The pitch outlet of the sigmund~ give us the MIDI note of the fundamental frequency which is detected. Try singing into the microphone and see what is printed out on the console of the IDE. You should see the frequency and amplitude of the sung note.

3. Controlling amplitude

To control the amplitude of the note we create a simple gate which is triggered when the signal is over a certain loudness threshold. To change the ramp up and down time of the envelope it is necessary to edit the message box above the [line~] object. Currently it is set to 30 ms.

Practice tasks

Task 1: Check the microphone is working

Run the sketch, plug your headphones into the audio adapter cable into the audio output port, and check for sound. If you can't hear anything the audio input is connected to the scope in the browser, so you can open the scope and see if you can see the signal there (launch the scope using the button in the toolbar). If you're not seeing anything on the scope, check the orientation of your mic capsule. You can also increase the gain on the audio input in the browser by increasing PGA Gain Level in the Settings menu of the Bela IDE (note that this is in decibels).

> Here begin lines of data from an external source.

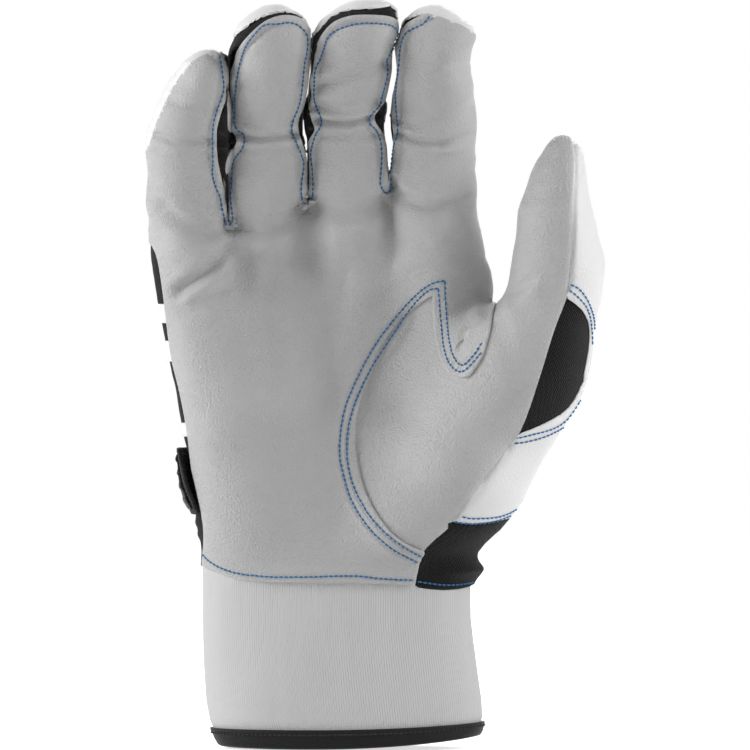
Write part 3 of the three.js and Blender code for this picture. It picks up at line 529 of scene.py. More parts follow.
@dataclass
class Sheet:
    """A thin panel: places, outward directions and triangles, with the digit of each triangle."""

    at: Array
    normal: Array
    faces: Array
    digit: Array

    def corner_normals(self) -> Array:
        """Outward direction at every point, from the triangles round it."""
        corners = self.at[self.faces]
        cross = np.cross(corners[:, 1] - corners[:, 0], corners[:, 2] - corners[:, 0])
        total = np.zeros_like(self.at)
        for i in range(3):
            np.add.at(total, self.faces[:, i], cross)
        size = np.maximum(np.linalg.norm(total, axis=1), 1e-12)
        return total / size[:, None]

    def compact(self) -> "Sheet":
        """The sheet without points that no triangle uses."""
        used, number = np.unique(self.faces, return_inverse=True)
        return Sheet(self.at[used], self.normal[used], number.reshape(-1, 3), self.digit)

    def cut(self, inside: Array) -> "Sheet":
        """Cuts the sheet along the line where a value for each point is zero.

        Args:
            inside: A value for each point, positive on the side that stays.

        Returns:
            The part that stays, with new points along the cut.
        """
        value = np.where(np.abs(inside) < 1e-6, 1e-6, inside)
        positive = value[self.faces] > 0
        count = positive.sum(axis=1)
        faces = [self.faces[count == 3]]
        digit = [self.digit[count == 3]]
        places, normals = [self.at], [self.normal]
        mixed = self.faces[(count == 1) | (count == 2)]
        if len(mixed):
            own = self.digit[(count == 1) | (count == 2)]
            sign = positive[(count == 1) | (count == 2)]
            lone_kept = sign.sum(axis=1) == 1
            lone = np.where(lone_kept[:, None], sign, ~sign).argmax(axis=1)
            row = np.arange(len(mixed))
            a = mixed[row, lone]
            b = mixed[row, (lone + 1) % 3]
            c = mixed[row, (lone + 2) % 3]
            pairs = np.concatenate([np.stack([a, b], 1), np.stack([a, c], 1)])
            edges, number = np.unique(np.sort(pairs, axis=1), axis=0, return_inverse=True)
            number = number.ravel()
            low, high = value[edges[:, 0]], value[edges[:, 1]]
            share = (low / (low - high))[:, None]
            places.append(self.at[edges[:, 0]] * (1 - share) + self.at[edges[:, 1]] * share)
            between = self.normal[edges[:, 0]] * (1 - share) + self.normal[edges[:, 1]] * share
            normals.append(between / np.linalg.norm(between, axis=1)[:, None])
            ab = number[: len(mixed)] + len(self.at)
            ac = number[len(mixed):] + len(self.at)
            kept = lone_kept
            faces.append(np.stack([a, ab, ac], 1)[kept])
            digit.append(own[kept])
            for corners in ((ab, b, c), (ab, c, ac)):
                faces.append(np.stack(corners, 1)[~kept])
                digit.append(own[~kept])
        sheet = Sheet(
            np.concatenate(places), np.concatenate(normals), np.concatenate(faces),
            np.concatenate(digit),
        )
        return sheet.compact()

    def moved(self, shift: Union[float, Array]) -> "Sheet":
        """The sheet with its points moved by a shift each, or outward by one or many distances."""
        move = shift if np.ndim(shift) == 2 else self.normal * np.reshape(shift, (-1, 1))
        sheet = Sheet(self.at + move, self.normal, self.faces, self.digit)
        sheet.normal = sheet.corner_normals()
        return sheet

    def rim(self) -> Tuple[Array, Array]:
        """The edges at the sheet's border, and the outward direction at each point along it.

        Returns:
            The edges' ends, and a direction for every point of the sheet.
        """
        edges = np.concatenate([self.faces[:, [i, (i + 1) % 3]] for i in range(3)])
        size = len(self.at)
        keys = edges[:, 0] * size + edges[:, 1]
        free = edges[~np.isin(edges[:, 1] * size + edges[:, 0], keys)]
        along = self.at[free[:, 1]] - self.at[free[:, 0]]
        out = np.zeros_like(self.at)
        for i in range(2):
            np.add.at(out, free[:, i], np.cross(along, self.normal[free[:, i]]))
        length = np.maximum(np.linalg.norm(out, axis=1), 1e-12)
        return free, out / length[:, None]

    def thick(self, thickness: float, lined: bool = False, bulge: float = 0.25) -> "Sheet":
        """Gives the sheet its thickness: a rounded cut edge, and a lining if its inside shows.

        Args:
            thickness: Thickness in millimetres.
            lined: Whether the inside is closed as well.
            bulge: How far the edge stands out, as a share of the thickness.

        Returns:
            The thick sheet.
        """
        free, out = self.rim()
        border, number = np.unique(free, return_inverse=True)
        number = number.reshape(-1, 2)
        size = len(self.at)
        normal = self.normal[border]
        first = self.at[border] + out[border] * bulge * thickness - normal * 0.35 * thickness
        second = self.at[border] - normal * thickness
        rows = [border, np.arange(len(border)) + size, np.arange(len(border)) + size + len(border)]
        places = [self.at, first, second]
        faces = [self.faces]
        if lined:
            inner = self.at - self.normal * thickness
            places = [self.at, first, inner]
            rows[2] = border + size + len(border)
            faces.append(self.faces[:, ::-1] + size + len(border))
        for near, far in zip(rows[:-1], rows[1:]):
            a, b = near[number[:, 0]], near[number[:, 1]]
            c, d = far[number[:, 1]], far[number[:, 0]]
            faces += [np.stack([b, a, d], 1), np.stack([b, d, c], 1)]
        everything = np.concatenate(faces)
        sheet = Sheet(
            np.concatenate(places), np.zeros((sum(map(len, places)), 3)), everything,
            np.full(len(everything), Digit.PALM.value),
        )
        sheet.normal = sheet.corner_normals()
        return sheet


def curve(points: Pixels, step: float = 3.0) -> Array:
    """A smooth line through points, with a place about every step.

    Args:
        points: Places in two or three measures.
        step: Length between the new places.

    Returns:
        The places along the line.
    """
    knots = np.array(points, float)
    if len(knots) < 3:
        count = max(int(np.linalg.norm(knots[-1] - knots[0]) / step), 1)
        return knots[0] + np.linspace(0, 1, count + 1)[:, None] * (knots[-1] - knots[0])
    ends = np.concatenate([[2 * knots[0] - knots[1]], knots, [2 * knots[-1] - knots[-2]]])
    line = []
    for before, start, end, after in zip(ends, ends[1:], ends[2:], ends[3:]):
        count = max(int(np.linalg.norm(end - start) / step), 1)
        t = np.linspace(0, 1, count, endpoint=False)[:, None]
        line.append(0.5 * (
            2 * start + (end - before) * t + (2 * before - 5 * start + 4 * end - after) * t ** 2
            + (3 * start - before - 3 * end + after) * t ** 3
        ))
    return np.concatenate(line + [knots[-1:]])


def outline(*strokes: Pixels) -> Array:
    """A closed outline of smooth strokes with corners between them."""
    return np.concatenate([curve(stroke) for stroke in strokes])


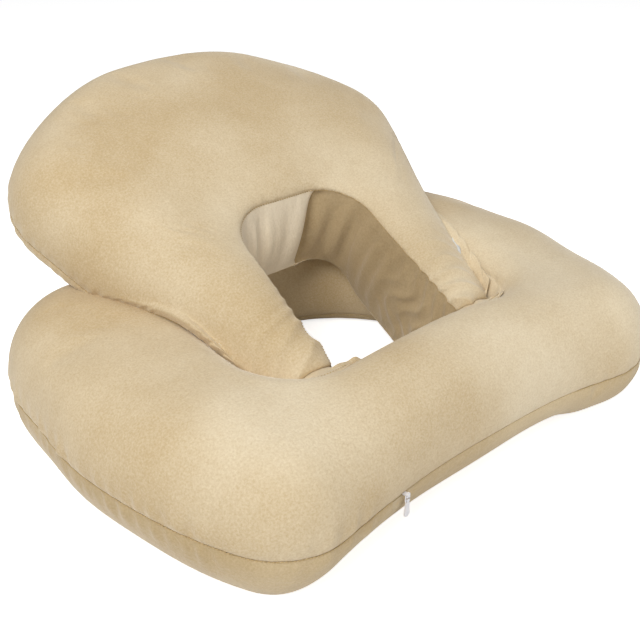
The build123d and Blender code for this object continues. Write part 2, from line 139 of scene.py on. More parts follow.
def meeting_point(centre_a, radius_a, centre_b, radius_b):
    """Where two circles cross, on the +X side."""
    gap = centre_b - centre_a
    far = np.hypot(*gap)
    along = (radius_a**2 - radius_b**2 + far**2) / (2 * far)
    off = np.sqrt(radius_a**2 - along**2)
    middle = centre_a + gap * along / far
    across = np.array((-gap[1], gap[0])) / far
    found = [middle + across * off, middle - across * off]
    return max(found, key=lambda p: p[0])


def arc(centre, radius, start, end):
    """Points from start to end, given as two points that lie towards the arc's ends."""
    a, b = (np.arctan2(p[1] - centre[1], p[0] - centre[0]) for p in (start, end))
    turn = (b - a + np.pi) % (2 * np.pi) - np.pi
    count = max(3, int(abs(turn) * radius / OUTLINE_STEP))
    angles = a + turn * np.linspace(0, 1, count, endpoint=False)
    return np.column_stack((centre[0] + radius * np.cos(angles), centre[1] + radius * np.sin(angles)))


def line(start, end):
    """Evenly spaced points from start to end, without the end itself."""
    count = max(2, int(np.hypot(*(np.array(end) - start)) / OUTLINE_STEP))
    share = np.linspace(0, 1, count, endpoint=False)[:, None]
    return np.array(start) * (1 - share) + np.array(end) * share


def towards(centre, point, radius):
    """The point at that radius from centre, on the way to point."""
    ray = np.array(point) - centre
    return np.array(centre) + ray / np.hypot(*ray) * radius


def mirrored(points):
    """The same outline on the -X side, in the order that carries on from the first."""
    return points[::-1] * (-1, 1)


lobe = meeting_point(SIDE_CENTRE, SIDE_RADIUS - LOBE_CORNER, WAIST_CENTRE, WAIST_RADIUS + LOBE_CORNER)
corner_drop = BACK_Y - BACK_CORNER - SIDE_CENTRE[1]
corner = np.array((
    SIDE_CENTRE[0] + np.sqrt((SIDE_RADIUS - BACK_CORNER) ** 2 - corner_drop**2),
    BACK_Y - BACK_CORNER,
))
waist_end = towards(WAIST_CENTRE, lobe, WAIST_RADIUS)
side_start = towards(SIDE_CENTRE, lobe, SIDE_RADIUS)
side_end = towards(SIDE_CENTRE, corner, SIDE_RADIUS)
back_end = np.array((corner[0], BACK_Y))
base_half = np.vstack((
    arc(WAIST_CENTRE, WAIST_RADIUS, WAIST_CENTRE + (0, 1), waist_end),
    arc(lobe, LOBE_CORNER, waist_end, side_start),
    arc(SIDE_CENTRE, SIDE_RADIUS, side_start, side_end),
    arc(corner, BACK_CORNER, side_end, back_end),
    line(back_end, (0, BACK_Y)),
))
base_outline = np.vstack((base_half, mirrored(base_half)))
hole_corner = meeting_point(
    HOLE_CENTRE, HOLE_RADIUS - HOLE_CORNER, WAIST_CENTRE, HOLE_FRONT_RADIUS + HOLE_CORNER
)
hole_front_end = towards(WAIST_CENTRE, hole_corner, HOLE_FRONT_RADIUS)
hole_back_start = towards(HOLE_CENTRE, hole_corner, HOLE_RADIUS)
hole_half = np.vstack((
    arc(WAIST_CENTRE, HOLE_FRONT_RADIUS, WAIST_CENTRE + (0, 1), hole_front_end),
    arc(hole_corner, HOLE_CORNER, hole_front_end, hole_back_start),
    arc(HOLE_CENTRE, HOLE_RADIUS, hole_back_start, HOLE_CENTRE + (0, 1)),
))
hole_outline = np.vstack((hole_half, mirrored(hole_half))) * (HOLE_SQUEEZE, 1)


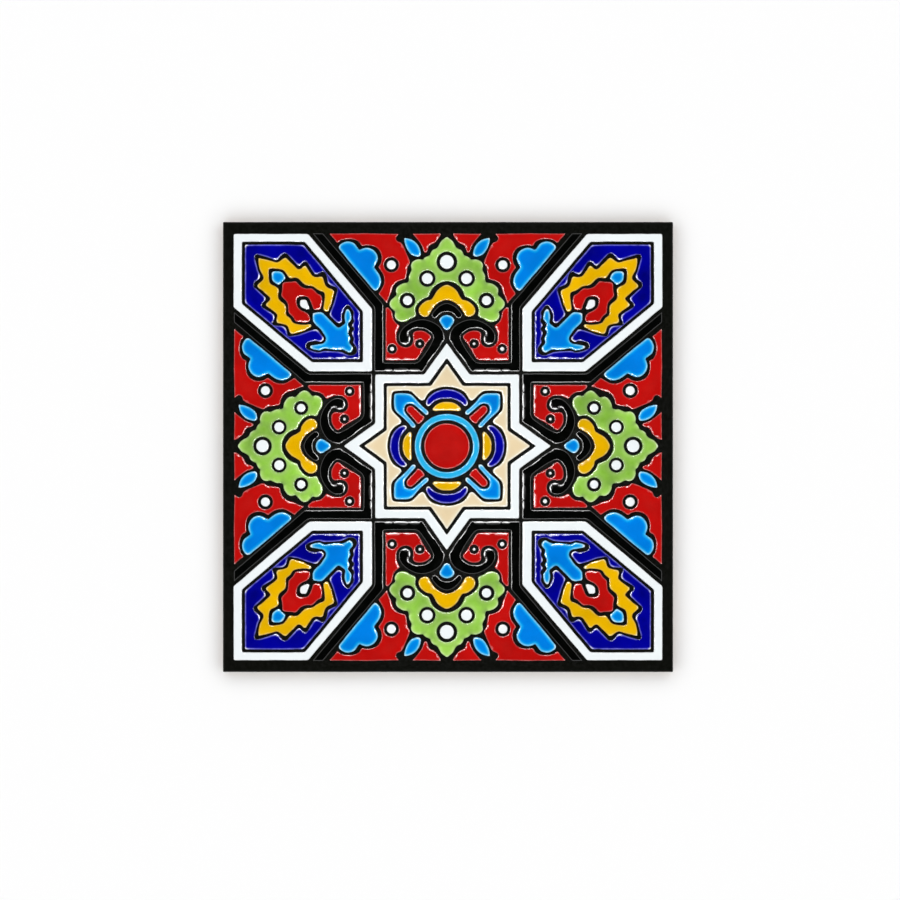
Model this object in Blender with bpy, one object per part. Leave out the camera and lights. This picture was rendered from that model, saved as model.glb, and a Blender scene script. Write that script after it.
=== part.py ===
"""A 200 mm haft rang tile: one fired ceramic slab whose glazed face is divided by drawn lines.

The face lies up (+Z), the plain biscuit back lies on z = 0, and the origin is the centre of the back.
The drawn lines are shallow grooves. Every glazed field stands above them.
Layout sizes are millimetres, measured from the centre of the tile, and become metres in the mesh.
"""

import math

import bmesh
import bpy
from mathutils import Matrix, Vector
from mathutils.geometry import tessellate_polygon

MM = 0.001

# The slab
TILE_SIDE = 200.0
TILE_THICKNESS = 9.0
CORNER_BEVEL = 0.5
FACE_ARRIS = 0.9
BACK_ARRIS = 0.6

# The glaze that stands above the drawn lines
GLAZE_HEIGHT = 0.6
GLAZE_OVERLAP = 0.4
SHOULDER_WIDTH = 0.35
SHOULDER_DROP = 0.3
# An outline with more corners than this keeps an upright edge
SHOULDERED_CORNERS = 16

# The upper right corner: a long hexagon with a white band and a blue field, drawn from its inner corner
CORNER_HEXAGON = [(33.45, 33.45), (61.3, 33.45), (95.2, 61.7), (95.2, 95.2), (61.7, 95.2), (33.45, 61.3)]
WHITE_BAND = 3.9
FIELD_INSET = 5.2

# The drawn line round the crown and the arrow: the crown's upper side from its tip, then the arrow
CROWN_RIM = [
    (85.4, 85.4), (75.9, 82.8), (72.0, 86.1), (65.9, 80.3), (62.6, 82.7), (58.6, 76.7), (55.0, 77.8),
    (53.0, 72.5), (48.6, 70.2), (51.8, 58.6),
]
ARROW_RIM = [
    (48.2, 55.0), (46.9, 58.2), (45.3, 62.3), (43.0, 62.5), (41.3, 58.5), (42.1, 54.0), (41.3, 47.0),
    (40.3, 42.6), (42.4, 40.2), (47.4, 41.7), (58.4, 41.3), (63.2, 44.4), (61.0, 46.8), (55.3, 47.9),
]
# The crown's upper half from its tip, outside and back inside, and what stands in the hexagon with it
CROWN_HALF = [
    (84.2, 84.2), (75.3, 81.7), (72.0, 83.8), (66.2, 78.8), (63.2, 80.4), (59.4, 75.2), (55.6, 75.6),
    (54.0, 71.3), (50.4, 69.6), (52.8, 60.8), (54.5, 60.4), (54.6, 67.0), (58.2, 69.6), (63.6, 72.6),
    (66.8, 75.0), (70.4, 75.0), (73.4, 78.4), (79.4, 79.4),
]
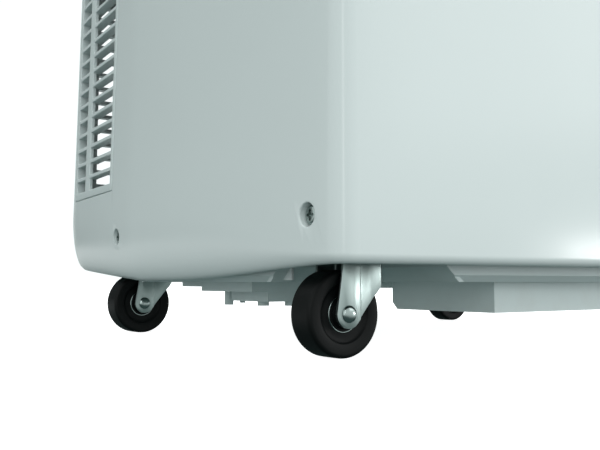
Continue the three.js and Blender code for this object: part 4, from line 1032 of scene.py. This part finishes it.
class COOLER_OT_filters(bpy.types.Operator):
    """Build the filter cassettes: a ribbed frame with a woven net"""

    bl_idname = "cooler.filters"
    bl_label = "Filters"

    def execute(self, context):
        rows = (("lower", 185, LOWER_Z, LOWER_ROWS, 4), ("upper", 176, UPPER_Z, UPPER_ROWS, 3))
        for word, half, z, count, columns in rows:
            top = grille_top(z, count)
            back = REAR_Y - taper(top) - GRILLE_DEPTH - 0.3
            z0, z1 = z + 4, top - 4
            place = lambda x, v, depth, back=back: (x, back - depth, v)
            obj = slab("filter_frame_" + word, spread(-half, half, 2), spread(z0, z1, 2), place, 5, 0.8)
            tools = []
            pitch = (z1 - 8 - (z0 + 8) + 3) / 3
            for row in range(3):
                low = z0 + 8 + row * pitch
                for a, b in even_columns(half - 8, columns, 3):
                    outline = rounded(a, b, low, low + pitch - 3, 3, 3)
                    tools.append(plug("cell", outline, [(0, -1), (0, 6)], place))
            cut(obj, *tools)
            finish_piece(obj, word + "_intake", "filter_mesh", "filter_mesh", word + "_filter")
            net = self.net("filter_net_" + word, half - 7, z0 + 7, z1 - 7, back - 2.5)
            finish_piece(net, word + "_intake", "filter_mesh", "filter_mesh")
        return {"FINISHED"}

    def net(self, name, half, z0, z1, y):
        """Upright and cross threads, one over the other."""
        thread = 0.25
        points, faces = [], []

        def strand(x0, x1, v0, v1, depth):
            base = len(points)
            for d in (depth, depth + thread):
                points.extend([(x0, d, v0), (x1, d, v0), (x1, d, v1), (x0, d, v1)])
            for face in ((0, 1, 2, 3), (7, 6, 5, 4), (0, 4, 5, 1), (1, 5, 6, 2), (2, 6, 7, 3), (3, 7, 4, 0)):
                faces.append(tuple(base + i for i in face))

        pitch = 2.4
        for i in range(int(2 * half / pitch)):
            x = -half + i * pitch
            strand(x, x + 2 * thread, z0, z1, y)
        for j in range(int((z1 - z0) / pitch)):
            z = z0 + j * pitch
            strand(-half, half, z, z + 2 * thread, y + thread + 0.02)
        return mesh_piece(name, points, faces)


# ---- Casters ----


def fork_pattern():
    """Outline of one ear, seen from the side: (x, z) from its back edge round to the bend."""
    ear_back = -26.0
    ear = []
    steps = 14
    for i in range(steps + 1):
        turn = math.pi + math.radians(141) * i / steps
        ear.append((-TRAIL + 8.25 * math.cos(turn), WHEEL_RADIUS + 8.25 * math.sin(turn)))
    return [(ear_back + 1.0, FORK_TOP_Z), (ear_back, 50.0), *ear, (-3.7, 33.6), (2.3, 43.4), (5.0, 45.5)]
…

Task 2: Add reverb to the output

In the patch we have a ready made plate reverb which can be added to the output of the signal. It is the [pd platereverb] object. Add it in before the audio output to hear the effect. This will help smooth out any indiscrepancies from the frequency analysis.

Task 3: Split the signal into high or low

Trigger a print message saying "HIGH" for notes over 400Hz and one saying "LOW" for notes below this frequency. The challenge here is getting the readings to be stable enough to get a consistent reading. Try only reading when the a higher amplitude is passed or look at the note argument of [sigmund~] which only outputs a pitch when a given frequency has been held for a certain amount of time. This could be used to control LEDs or even motors to make a robot whose movement is controlled by the pitch of an instrument!